Winners?
While both sides claim victory in Monday's Supreme Court decision regarding Arizona's tough immigration law, there are others who feel the ruling raises more questions than it answers.
The high court unanimously upheld the most controversial aspect of the law requiring police officers to check the immigration status of people they stop. But the justices also ruled, in a split decision, that the three other challenged provisions went too far in intruding on federal law, including one provision that makes it a crime for illegal immigrants to work, and another that requires them to carry their documents.
Peter Spiro, a Temple University law professor who specializes in immigration law, said if federal agents decline to pick up immigrants, a state doesn't have any way to force federal authorities to pick them up and will likely have to let them go unless they're suspected of committing a crime that would require them to be brought to jail.
The ruling is being carefully scrutinized in Hazleton, which passed its Illegal Immigration Relief Act in 2006. The ordinance, which sought to fine landlords who rent to illegal immigrants and deny business permits to companies that employ them, has been bogged down in legal challenges.
According to U.S. Rep. Lou Barletta, R-Pa., who championed the Hazleton law while he was mayor of the city, the high court's decision allowing police to check the status of someone they suspect is not in the United States legally shows that states "do play an integral part in combating illegal immigration."

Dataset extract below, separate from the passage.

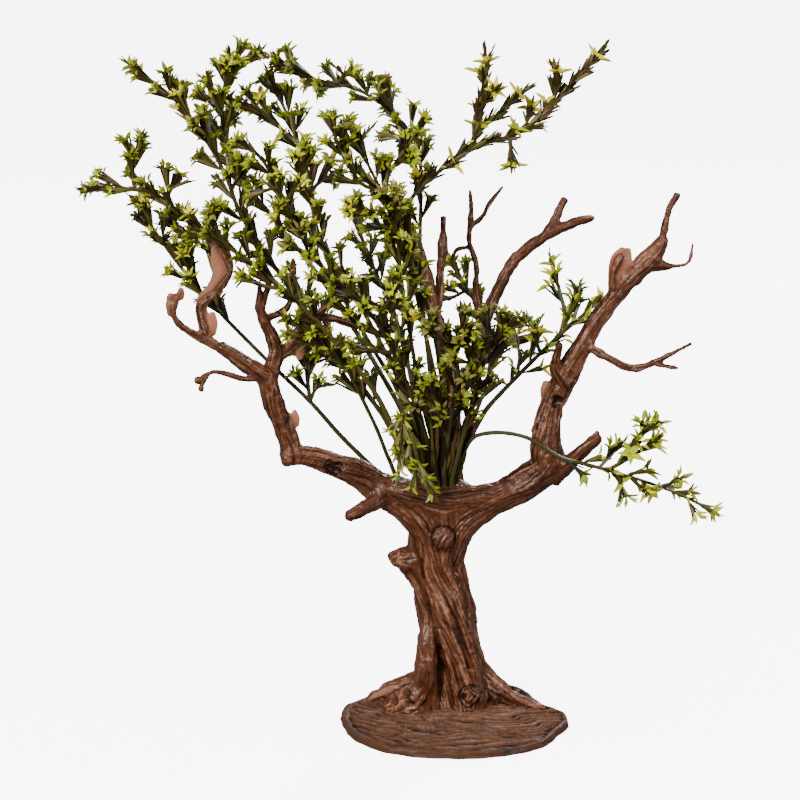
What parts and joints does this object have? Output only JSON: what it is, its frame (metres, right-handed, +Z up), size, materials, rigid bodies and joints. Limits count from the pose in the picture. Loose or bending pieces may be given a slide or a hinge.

In a statement on the ruling, he said that thousands of "properly trained law enforcement officers in Arizona can help the federal government enforce immigration law."
An attorney with the American Civil Liberties Union, however, feels that opponents of the Hazleton regulations are in a stronger position as a result of the court decision. In August, an appeals court is scheduled to hear oral arguments on whether the Hazleton crackdown violates a person's rights.
Arizona Sheriff Joe Arpaio, who is at the center of a Justice Department investigation for racial profiling, said the new ruling won't have an impact on how his department conducts its business of fighting illegal immigration.
Arpaio, who calls President Obama "arrogant" on immigration, is known as "America's toughest sheriff." In his county, inmates wear pink uniforms, are housed in tents in the Arizona heat, eat bologna sandwiches and are banned from having "sexually explicit material."
Arpaio has his share of critics but in today's society, a tougher approach makes sense to many others who defend his style. In just the past week, western Pennsylvania has fielded a few candidates for the low-lifers hall of fame.
In the first case in Fayette County, burglars stole money earmarked for a needy college student from the Liberty Baptist Church. The rogues also stole a football jersey Rev. Ewing Marietta, the pastor, had kept beneath his pulpit. The jersey was a tribute to his son, a local high school football star who was killed in a car crash while returning from an out-of-state football camp in 2009. To Rev. Marietta, the football jersey is priceless.
In the second case, two boys - one about 12 and the other only about 10 - robbed an 84-year-old woman after she left Mass at Holy Innocents Church in Pittsburgh on Saturday afternoon. After the elderly woman consented to give the boys a ride, they grabbed her purse when she stopped at an intersection.
During her struggle with the boys, the woman crashed her car into a fire hydrant. Police found the purse a short distance later in a vacant garage, but the woman's wallet was missing.
A dose of Sheriff Arpaio's discipline in the Arizona desert might be the only kind of justice these young toughs understand and deserve, regardless of age.